--- start of RECORD LIST ---
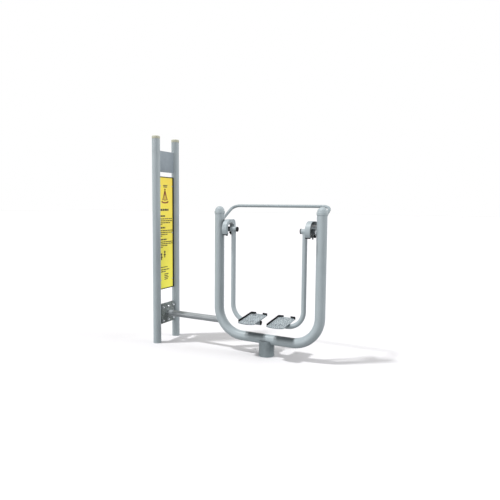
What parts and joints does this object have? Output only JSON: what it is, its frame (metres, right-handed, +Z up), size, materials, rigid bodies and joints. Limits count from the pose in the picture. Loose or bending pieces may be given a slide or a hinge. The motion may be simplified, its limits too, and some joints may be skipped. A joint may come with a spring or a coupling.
{
  "type": "outdoor air walker",
  "caption": "Outdoor air walker with two swinging arms and foot plates in a U-shaped tube frame, tied to a post pylon with a sign.",
  "frame": {"origin": "middle of the pedestal's foot, on the ground", "axes": "X from the pylon to the far leg, Y from the user's back to the hand rail, Z up"},
  "size_m": [1.6956, 0.4636, 2],
  "materials": {
    "paint": "satin powder coat",
    "zinc_plate": "zinc plated",
    "bearing_steel": "ground",
    "black_rubber": "moulded",
    "black_plastic": "moulded",
    "beige_plastic": "moulded",
    "sign_print": "printed sheet"
  },
  "bodies": {
    "frame": {"u_frame": "paint", "pedestal": "paint", "pedestal_plate": "paint", "pedestal_foot": "paint", "left_leg_cap": "paint", "right_leg_cap": "paint", "hand_rail": "paint", "front_post": "paint", "back_post": "paint", "front_post_cap": "beige_plastic", "back_post_cap": "beige_plastic", "upper_cross_plate": "paint", "lower_cross_plate": "paint", "sign_sheet": "sign_print", "sign_trim": "black_plastic", "sign_lugs": "paint", "sign_screws": "zinc_plate", "sign_nuts": "zinc_plate", "link_tube": "paint", "link_flange": "paint", "link_bolts": "zinc_plate", "link_washers": "zinc_plate", "link_nuts": "zinc_plate", "left_axle": "zinc_plate", "right_axle": "zinc_plate", "left_stop": "paint", "right_stop": "paint", "left_stop_pads": "black_rubber", "right_stop_pads": "black_rubber", "left_inner_races": "bearing_steel", "right_inner_races": "bearing_steel", "left_balls": "bearing_steel", "right_balls": "bearing_steel", "spacers": "zinc_plate", "lock_washers": "zinc_plate", "lock_nuts": "zinc_plate"},
    "left_arm": {"left_hub": "paint", "left_stop_lug": "paint", "left_outer_races": "bearing_steel", "left_seal": "black_rubber", "left_hub_cover": "black_plastic", "left_arm": "paint", "left_arm_plug": "black_plastic", "left_foot_brackets": "paint", "left_foot_plate": "paint", "left_foot_screws": "zinc_plate", "left_foot_nuts": "zinc_plate", "left_edge_guards": "black_rubber"},
    "right_arm": {"right_hub": "paint", "right_stop_lug": "paint", "right_outer_races": "bearing_steel", "right_seal": "black_rubber", "right_hub_cover": "black_plastic", "right_arm": "paint", "right_arm_plug": "black_plastic", "right_foot_brackets": "paint", "right_foot_plate": "paint", "right_foot_screws": "zinc_plate", "right_foot_nuts": "zinc_plate", "right_edge_guards": "black_rubber"}
  },
  "joints": [
    {"name": "left_swing", "type": "hinge", "parent": "frame", "child": "left_arm", "pos_m": [-0.35, 0, 1.132], "axis": [1, 0, 0], "range_deg": [-42.5, 42.5]},
    {"name": "right_swing", "type": "hinge", "parent": "frame", "child": "right_arm", "pos_m": [0.35, 0, 1.132], "axis": [1, 0, 0], "range_deg": [-42.5, 42.5]}
  ]
}
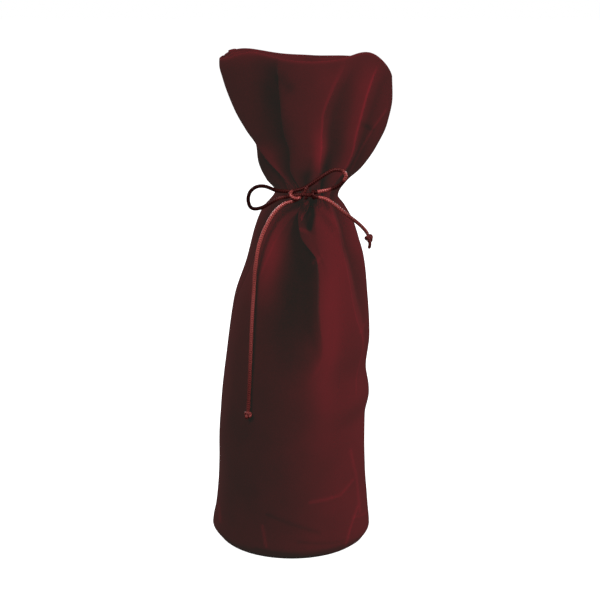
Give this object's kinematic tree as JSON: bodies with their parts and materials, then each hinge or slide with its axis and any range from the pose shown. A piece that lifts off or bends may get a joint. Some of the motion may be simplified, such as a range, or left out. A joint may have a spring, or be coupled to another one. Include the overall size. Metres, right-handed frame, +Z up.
{
  "type": "wine gift bag",
  "caption": "Tall round-based velvet gift bag for a wine bottle, gathered at the neck under a ruffled mouth and tied at the front with a satin cord bow with knotted tails.",
  "frame": {"origin": "on the ground below the middle of the whole bag's bounding box; the bag leans a little, so the middle of its base is 7 mm to the left (-X)", "axes": "+Z up from the base to the mouth, -Y towards the front, where the bow is, +X to the right as the front is looked at"},
  "size_m": [0.1392, 0.1254, 0.3826],
  "materials": {
    "velvet": "dark burgundy velvet with a short soft pile",
    "facing": "the same burgundy velvet, turned in",
    "satin_cord": "glossy burgundy satin braid",
    "thread": "matte burgundy sewing thread",
    "board": "plain grey board"
  },
  "bodies": {
    "bag": {"front_panel": "velvet", "back_panel": "velvet", "base_panel": "velvet", "base_board": "board", "front_facing": "facing", "back_facing": "facing", "left_seam_thread": "thread", "right_seam_thread": "thread", "base_seam_thread": "thread", "upper_channel_thread": "thread", "lower_channel_thread": "thread", "neck_cord": "satin_cord", "bow_knot": "satin_cord"},
    "left_loop": {"left_loop": "satin_cord"},
    "right_loop": {"right_loop": "satin_cord"},
    "left_tail": {"left_tail": "satin_cord", "left_end_knot": "satin_cord"},
    "right_tail": {"right_tail": "satin_cord", "right_end_knot": "satin_cord"}
  },
  "joints": [
    {"name": "left_loop_lift", "type": "hinge", "parent": "bag", "child": "left_loop", "pos_m": [-0.0065, -0.0338, 0.2814], "axis": [0, 0, 1], "range_deg": [0, 60]},
    {"name": "right_loop_lift", "type": "hinge", "parent": "bag", "child": "right_loop", "pos_m": [0.007, -0.034, 0.2842], "axis": [0.4202, 0, -0.9074], "range_deg": [0, 60]},
    {"name": "left_tail_lift", "type": "hinge", "parent": "bag", "child": "left_tail", "pos_m": [-0.005, -0.0362, 0.2755], "axis": [-0.9798, 0, 0.2], "range_deg": [0, 50]},
    {"name": "right_tail_lift", "type": "hinge", "parent": "bag", "child": "right_tail", "pos_m": [0.0115, -0.0345, 0.2795], "axis": [-0.6198, 0, -0.7848], "range_deg": [0, 60]}
  ]
}
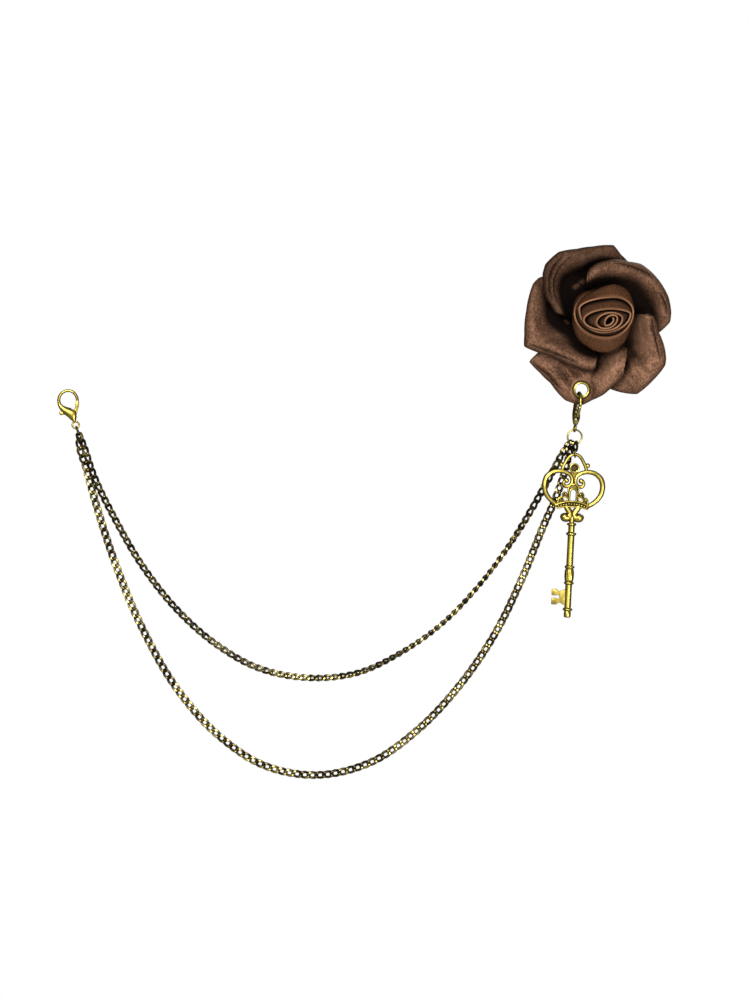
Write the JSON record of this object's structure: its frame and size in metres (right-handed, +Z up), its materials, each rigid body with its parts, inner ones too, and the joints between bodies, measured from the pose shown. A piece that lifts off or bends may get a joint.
--- end of RECORD LIST ---
WHAT TO PRODUCE ▸
Set down every record above exactly as given.

THE OUTPUT ▸
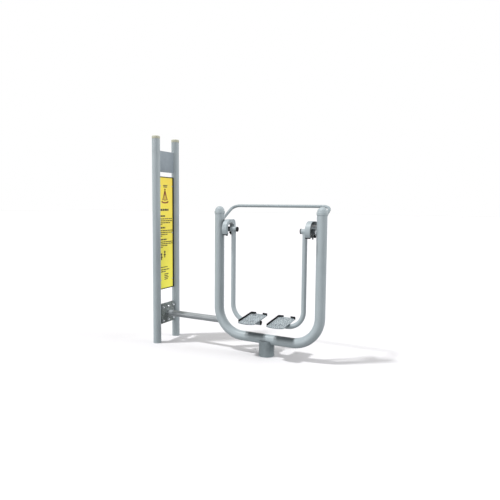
What parts and joints does this object have? Output only JSON: what it is, its frame (metres, right-handed, +Z up), size, materials, rigid bodies and joints. Limits count from the pose in the picture. Loose or bending pieces may be given a slide or a hinge. The motion may be simplified, its limits too, and some joints may be skipped. A joint may come with a spring or a coupling.
{
  "type": "outdoor air walker",
  "caption": "Outdoor air walker with two swinging arms and foot plates in a U-shaped tube frame, tied to a post pylon with a sign.",
  "frame": {"origin": "middle of the pedestal's foot, on the ground", "axes": "X from the pylon to the far leg, Y from the user's back to the hand rail, Z up"},
  "size_m": [1.6956, 0.4636, 2],
  "materials": {
    "paint": "satin powder coat",
    "zinc_plate": "zinc plated",
    "bearing_steel": "ground",
    "black_rubber": "moulded",
    "black_plastic": "moulded",
    "beige_plastic": "moulded",
    "sign_print": "printed sheet"
  },
  "bodies": {
    "frame": {"u_frame": "paint", "pedestal": "paint", "pedestal_plate": "paint", "pedestal_foot": "paint", "left_leg_cap": "paint", "right_leg_cap": "paint", "hand_rail": "paint", "front_post": "paint", "back_post": "paint", "front_post_cap": "beige_plastic", "back_post_cap": "beige_plastic", "upper_cross_plate": "paint", "lower_cross_plate": "paint", "sign_sheet": "sign_print", "sign_trim": "black_plastic", "sign_lugs": "paint", "sign_screws": "zinc_plate", "sign_nuts": "zinc_plate", "link_tube": "paint", "link_flange": "paint", "link_bolts": "zinc_plate", "link_washers": "zinc_plate", "link_nuts": "zinc_plate", "left_axle": "zinc_plate", "right_axle": "zinc_plate", "left_stop": "paint", "right_stop": "paint", "left_stop_pads": "black_rubber", "right_stop_pads": "black_rubber", "left_inner_races": "bearing_steel", "right_inner_races": "bearing_steel", "left_balls": "bearing_steel", "right_balls": "bearing_steel", "spacers": "zinc_plate", "lock_washers": "zinc_plate", "lock_nuts": "zinc_plate"},
    "left_arm": {"left_hub": "paint", "left_stop_lug": "paint", "left_outer_races": "bearing_steel", "left_seal": "black_rubber", "left_hub_cover": "black_plastic", "left_arm": "paint", "left_arm_plug": "black_plastic", "left_foot_brackets": "paint", "left_foot_plate": "paint", "left_foot_screws": "zinc_plate", "left_foot_nuts": "zinc_plate", "left_edge_guards": "black_rubber"},
    "right_arm": {"right_hub": "paint", "right_stop_lug": "paint", "right_outer_races": "bearing_steel", "right_seal": "black_rubber", "right_hub_cover": "black_plastic", "right_arm": "paint", "right_arm_plug": "black_plastic", "right_foot_brackets": "paint", "right_foot_plate": "paint", "right_foot_screws": "zinc_plate", "right_foot_nuts": "zinc_plate", "right_edge_guards": "black_rubber"}
  },
  "joints": [
    {"name": "left_swing", "type": "hinge", "parent": "frame", "child": "left_arm", "pos_m": [-0.35, 0, 1.132], "axis": [1, 0, 0], "range_deg": [-42.5, 42.5]},
    {"name": "right_swing", "type": "hinge", "parent": "frame", "child": "right_arm", "pos_m": [0.35, 0, 1.132], "axis": [1, 0, 0], "range_deg": [-42.5, 42.5]}
  ]
}
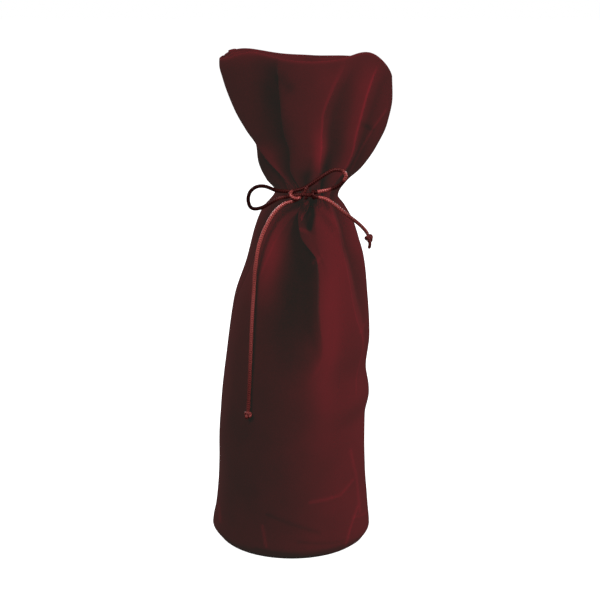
Give this object's kinematic tree as JSON: bodies with their parts and materials, then each hinge or slide with its axis and any range from the pose shown. A piece that lifts off or bends may get a joint. Some of the motion may be simplified, such as a range, or left out. A joint may have a spring, or be coupled to another one. Include the overall size. Metres, right-handed frame, +Z up.
{
  "type": "wine gift bag",
  "caption": "Tall round-based velvet gift bag for a wine bottle, gathered at the neck under a ruffled mouth and tied at the front with a satin cord bow with knotted tails.",
  "frame": {"origin": "on the ground below the middle of the whole bag's bounding box; the bag leans a little, so the middle of its base is 7 mm to the left (-X)", "axes": "+Z up from the base to the mouth, -Y towards the front, where the bow is, +X to the right as the front is looked at"},
  "size_m": [0.1392, 0.1254, 0.3826],
  "materials": {
    "velvet": "dark burgundy velvet with a short soft pile",
    "facing": "the same burgundy velvet, turned in",
    "satin_cord": "glossy burgundy satin braid",
    "thread": "matte burgundy sewing thread",
    "board": "plain grey board"
  },
  "bodies": {
    "bag": {"front_panel": "velvet", "back_panel": "velvet", "base_panel": "velvet", "base_board": "board", "front_facing": "facing", "back_facing": "facing", "left_seam_thread": "thread", "right_seam_thread": "thread", "base_seam_thread": "thread", "upper_channel_thread": "thread", "lower_channel_thread": "thread", "neck_cord": "satin_cord", "bow_knot": "satin_cord"},
    "left_loop": {"left_loop": "satin_cord"},
    "right_loop": {"right_loop": "satin_cord"},
    "left_tail": {"left_tail": "satin_cord", "left_end_knot": "satin_cord"},
    "right_tail": {"right_tail": "satin_cord", "right_end_knot": "satin_cord"}
  },
  "joints": [
    {"name": "left_loop_lift", "type": "hinge", "parent": "bag", "child": "left_loop", "pos_m": [-0.0065, -0.0338, 0.2814], "axis": [0, 0, 1], "range_deg": [0, 60]},
    {"name": "right_loop_lift", "type": "hinge", "parent": "bag", "child": "right_loop", "pos_m": [0.007, -0.034, 0.2842], "axis": [0.4202, 0, -0.9074], "range_deg": [0, 60]},
    {"name": "left_tail_lift", "type": "hinge", "parent": "bag", "child": "left_tail", "pos_m": [-0.005, -0.0362, 0.2755], "axis": [-0.9798, 0, 0.2], "range_deg": [0, 50]},
    {"name": "right_tail_lift", "type": "hinge", "parent": "bag", "child": "right_tail", "pos_m": [0.0115, -0.0345, 0.2795], "axis": [-0.6198, 0, -0.7848], "range_deg": [0, 60]}
  ]
}
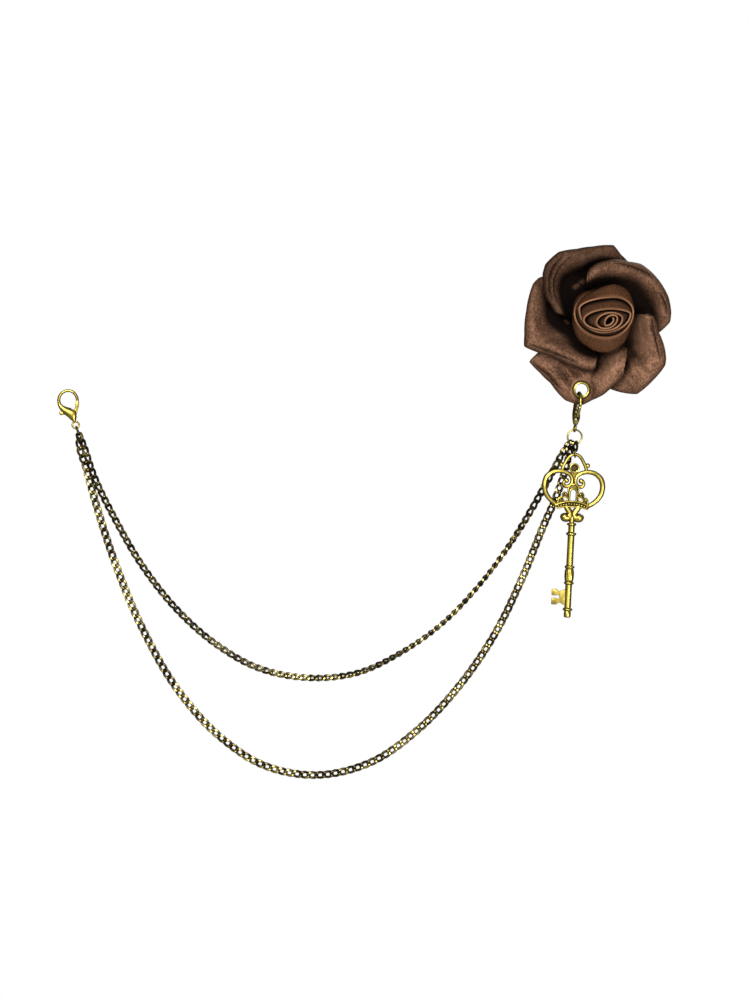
Write the JSON record of this object's structure: its frame and size in metres (right-handed, +Z up), its materials, each rigid body with its parts, inner ones too, and the joints between bodies, measured from the pose shown. A piece that lifts off or bends may get a joint.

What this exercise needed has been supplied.